To address the challenges of complex interactions between haze and dust pollution events and poor recognition of rare classes, this paper proposes a joint classification framework based on the Factorial Hidden Markov Model (FHMM). The method innovatively incorporates statistically independent hidden state chains and Walsh–Hadamard transformation for efficient dimensionality reduction; models multivariate nonlinear dependencies via Gaussian Copula; employs mutual information–based feature weighting; and enhances rare-class discrimination through globally optimized Viterbi decoding. Experimental results demonstrate substantial improvements: the model achieves a Micro-F1 score of 0.9459, with the dust class F1 increasing from 0.19 to 0.75 and the haze class F1 rising from 0.32 to 0.68. This framework provides robust, fine-grained identification support for targeted environmental governance.

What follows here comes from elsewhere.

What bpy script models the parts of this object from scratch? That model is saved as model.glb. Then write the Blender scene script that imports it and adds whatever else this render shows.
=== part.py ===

Haze and dust pollution events have significant adverse impacts on human health and ecosystems. Their formation-impact interactions are complex, creating substantial modeling and computational challenges for joint classification. To address the state-space explosion faced by conventional Hidden Markov Models in multivariate dynamic settings, this study develops a classification framework based on the Factorial Hidden Markov Model. The framework assumes statistical independence across multiple latent chains and applies the Walsh-Hadamard transform to reduce computational and memory costs. A Gaussian copula decouples marginal distributions from dependence to capture nonlinear correlations among meteorological and pollution indicators. Algorithmically, mutual information weights the observational variables to increase the sensitivity of Viterbi decoding to salient features, and a single global weight hyperparameter balances emission and transition contributions in the decoding objective. In an empirical application, the model attains a Micro-F1 of 0.9459; for the low-frequency classes Dust prevalence below 1% and Haze prevalence below 10%, the F1-scores improve from 0.19 and 0.32 under a baseline FHMM to 0.75 and 0.68. The framework provides a scalable pathway for statistical modeling of complex air-pollution events and supplies quantitative evidence for decision-making in outdoor activity management and fine-grained environmental governance.